Global Olympic Sponsorship: Impacts for Marketers & Society
Dr. Jim Pokrywczynski, Department of Strategic Communication
The Olympic Games provide the largest global reach for marketing sponsors. The research funded here will look at marketing campaigns of the past with particular focus on those with social values related to global cooperation, tolerance, environmental sustainability and social justice, among others. The research will feature work this summer, as well as travel next spring to access archives and interview individuals involved in thos campaigns.
Environmental Responsibility Disclosure and Corporate Transparency: The Impact of International Networked Stakeholder Activism on CSR Communication Strategy
Dr. Nur Uysal, Department of Strategic Communication
The challenges associated with environmental issues such as climate change will require a collaborative effort of corporations, citizens, and governments that requires transparency and communication on risks, opportunities, challenges, and strategies. Building on the Stakeholder Network theory and theories of how social activists inspire changes in organizational norms, beliefs, and practices, the study proposes that networked stakeholder actions are likely to induce corporations to adopt practices consistent with the aims of the broader social movement of climate change. Specifically, this research project is interested in how corporations’ relationships with NGOs affect the way they communicate environmental values online. The proposed research project is developed to make two important contributions to the CSR communication scholarship. First, by applying centering resonance analysis to identify core values and themes emerged from major multinational corporations’ environmental responsibility statements around the world the study will survey and demonstrate the international environmental CSR landscape. Second, drawing from a network theory of stakeholder influences this project explores the relationship between corporations’ structural position in the global environmental issue networks and their embraced environmental values.
Extreme Drinking Rituals for Turning 21: Insights for Anti-Drinking Campaign Strategies"

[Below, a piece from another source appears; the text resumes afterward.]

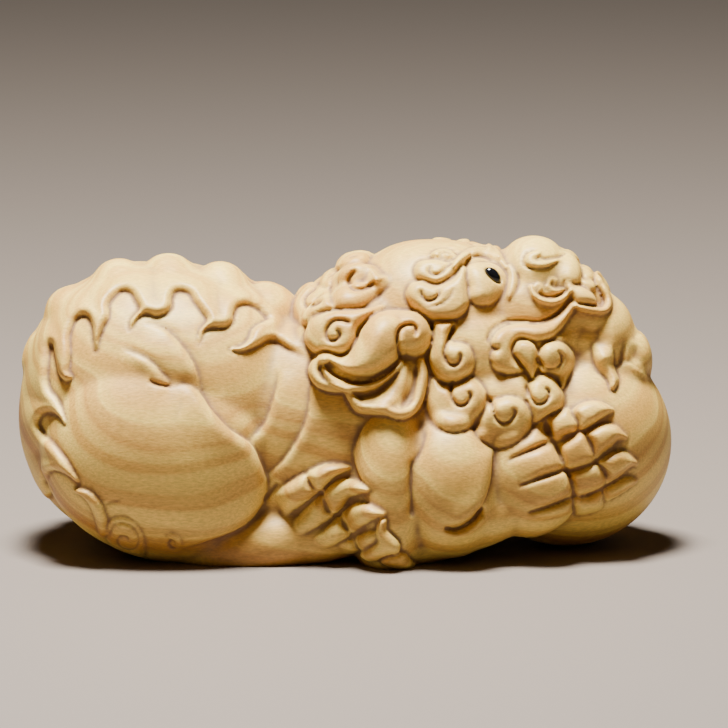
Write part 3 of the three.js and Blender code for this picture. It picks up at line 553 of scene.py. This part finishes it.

Dr. Joyce Wolburg, Department of Strategic Communication
Drawing from a ritual behavior model, this qualitative study examines the role of alcohol in the lives of college students, particularly its role in the celebration ritual for turning 21. This event is of special interest to creators of anti-binge drinking campaigns because it frequently involves excessive drinking (e.g., 21 shots for 21 years), and because it is a time when any behavior—no matter how risky—is typically acceptable to students. As more efforts are directed at extreme drinking events, this research provides a better understanding of the meaning that celebratory drinking provides and offers suggestions for campaign strategies.